In 2008, the NY Times used concordance in a very visually rich way. Check out the link here for more.
They published an analysis of the state of the union address between 2000 and 2007. Interestingly, ‘IRAQ’ started at zero in 2000, tipping past 20 references in 2003 and onwards. Visual concordance is useful to identify textual themes.
‘Discovery’ using VisibleThread is similarly rich. In the case of VisibleThread, we are interested in analyzing sets of MS Office (Word, Excel) or pdf documents. Other than that, it has much the same intent as the NY Times work.
VisibleThread presents a breakdown of most frequent nouns correlated with section heading and textual extract. This reveals intent and themes within collections of documents. The below shows how this works for an arbitrary SOW (Statement of Work) issued by the department of homeland security.
In the screenshot, the list on the left shows the most frequently occurring nouns in the document.
The color coding allows us to correlate the noun to specific section headings in the SOW document. The section headings display to the right of the list in a structure view.
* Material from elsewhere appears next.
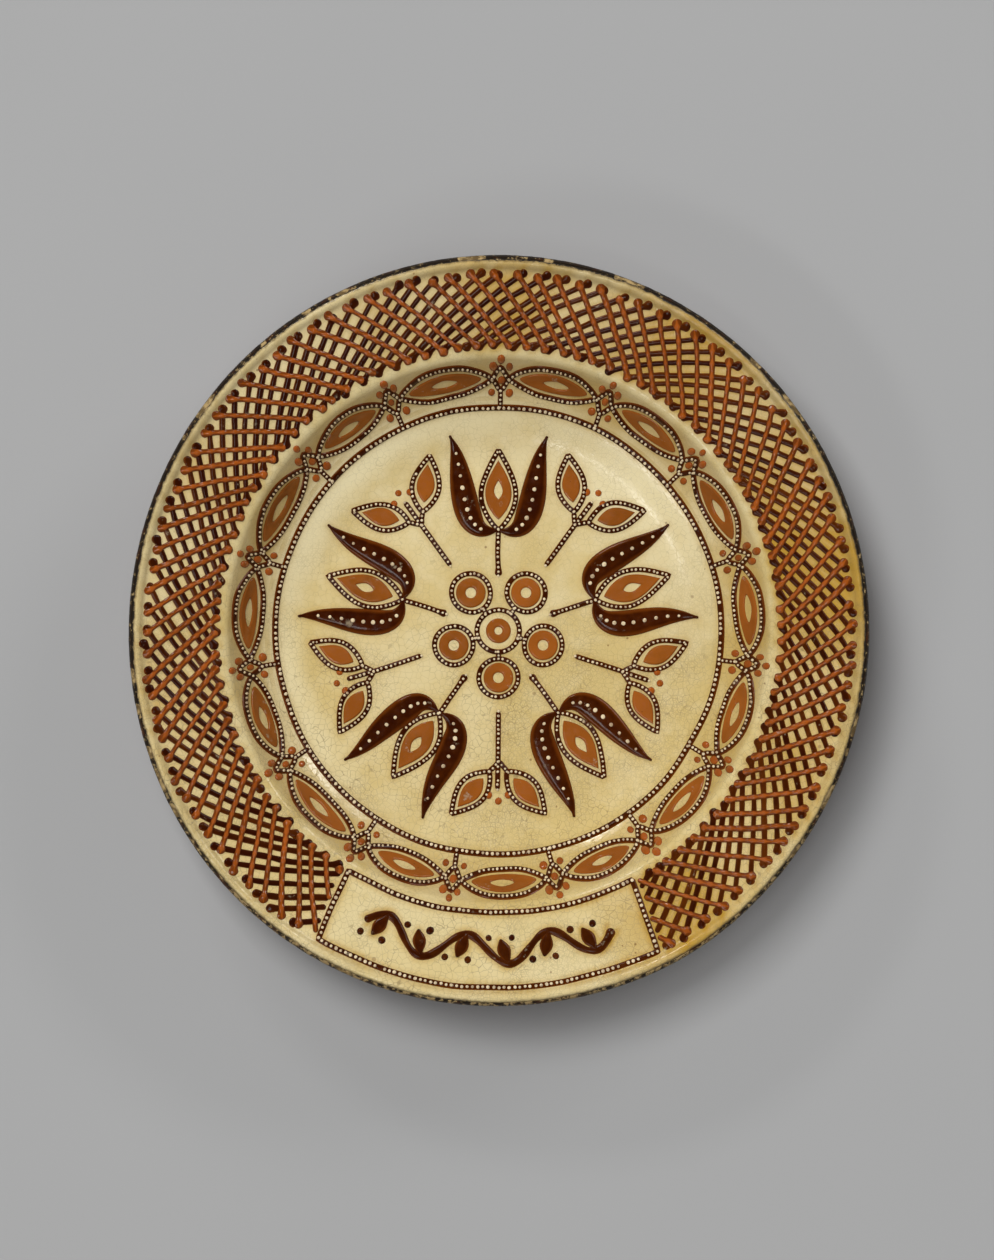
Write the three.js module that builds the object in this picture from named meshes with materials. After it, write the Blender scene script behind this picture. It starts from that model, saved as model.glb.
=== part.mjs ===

To the far right, a heat map shows term distribution. The specific text extracts containing the identified term are called out in the bottom pane.
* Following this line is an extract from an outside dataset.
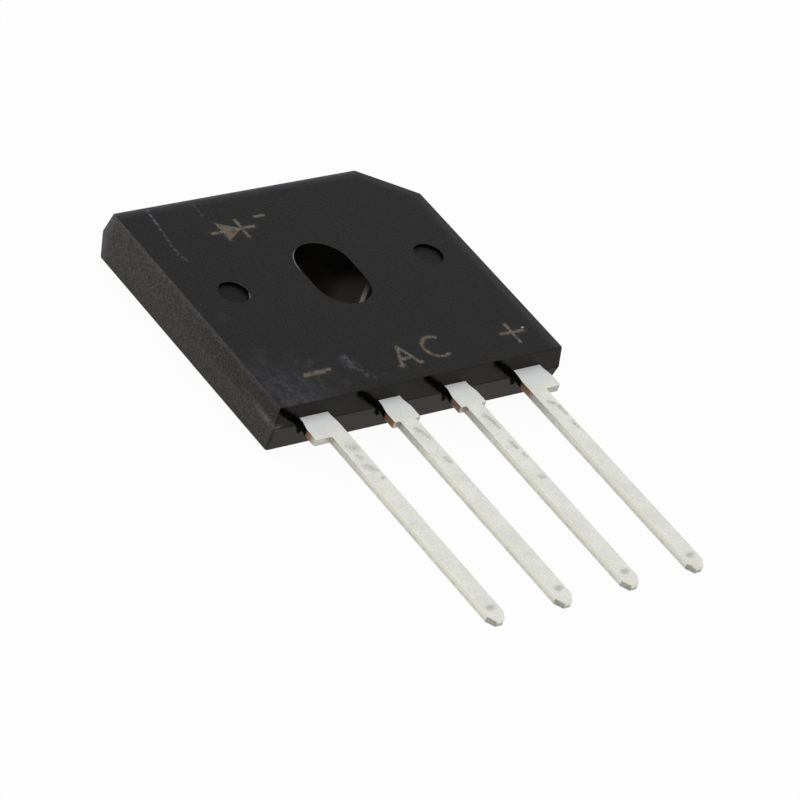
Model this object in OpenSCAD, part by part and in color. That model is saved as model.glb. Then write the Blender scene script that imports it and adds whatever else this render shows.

We can see pretty clearly from the example, that this is an IT oriented SOW, with ‘IP’ showing 16 occurrences. Further, all 16 instances are confined to the ‘Specific Tasks’ section of the document.
More interestingly sometimes can be the absence of terms, revealing completeness issues. In the example above, we see only 1 instance of CIDR. Now that is worth tracking down! We may well have lack of clarity around the intent or meaning of CIDR as indicated by an ‘orphan’ or ‘one-off’ reference such as this. Sorting by low to high frequency can often reveal such gaps and incompleteness. This might apply to both the response doc or the issued doc. In the latter case, a natural opportunity to feed back into and help ‘shape’ the RFP might arise based on these insights.
So, on the one hand, intent is high-lighted with high frequency; on the other, lack of quality (or completeness) is flagged with low-frequency
Concept Mining and Concept Lists
Let’s take this a step further. Up to now, we have discovered document content by analysing a document or collection of documents. This is based on automatically calculated metrics for noun frequency and distribution. Consider the reverse. What if we had a collection of expected themes expressed as a ‘concept list’, could we spot deficiency in a document?
If we are authoring a response to an RFP for example, we may want to ‘push’ certain language in certain sections. As a Bid Manager today, I would package these concepts into ‘win themes’. Can we ‘inject’ these into the document and flag absence? As it turns out, it’s quite feasible. Let’s see how.
We can create a set of ‘win statements’ as a VisibleThread’ concept list. The concept list collects language that we want to reinforce. Think of it as collections of theme language packaged into groups. Each group corresponding to a specific theme. If we ensure a liberal sprinkling of theme language in the right sections of the response, this will increase the probability of a better score. How does it work?
We scan the document content looking for the theme language, cross-cutting by section. Quite similar to what we did for discovery.
In the example, we see a number of win themes represented and the ‘hits’ occurring within a response document.
One such theme is ‘Theme 5: Delivering improved customer service’ comprising terms speaking to that theme.
We can clearly see a lack of appropriate distribution of key theme phrases; ’empowering’, ‘informed’ and ‘decisions’. Gray colorization indicates the absence of hits. So, we see the sections where theme language re-enforcement is required.
As you can see, dipping below ‘sea level’ can be very revealing. Once you cross-cut by section heading, analysis and metrics can be tremendously powerful. Document Content Analysis includes these techniques of discovery and concept mining. I hope you can see how this is far removed from Content Management. Really we are diving inside the document content to assess quality.
These are not the only techniques to assess quality below ‘sea-level’, others exist; structure analysis, word count analysis, passive language analysis to name a few. All have a role to play in determining content quality. I’ll aim to cover some others in future posts.
In the meantime, I hope the above examples might help you create better quality documents.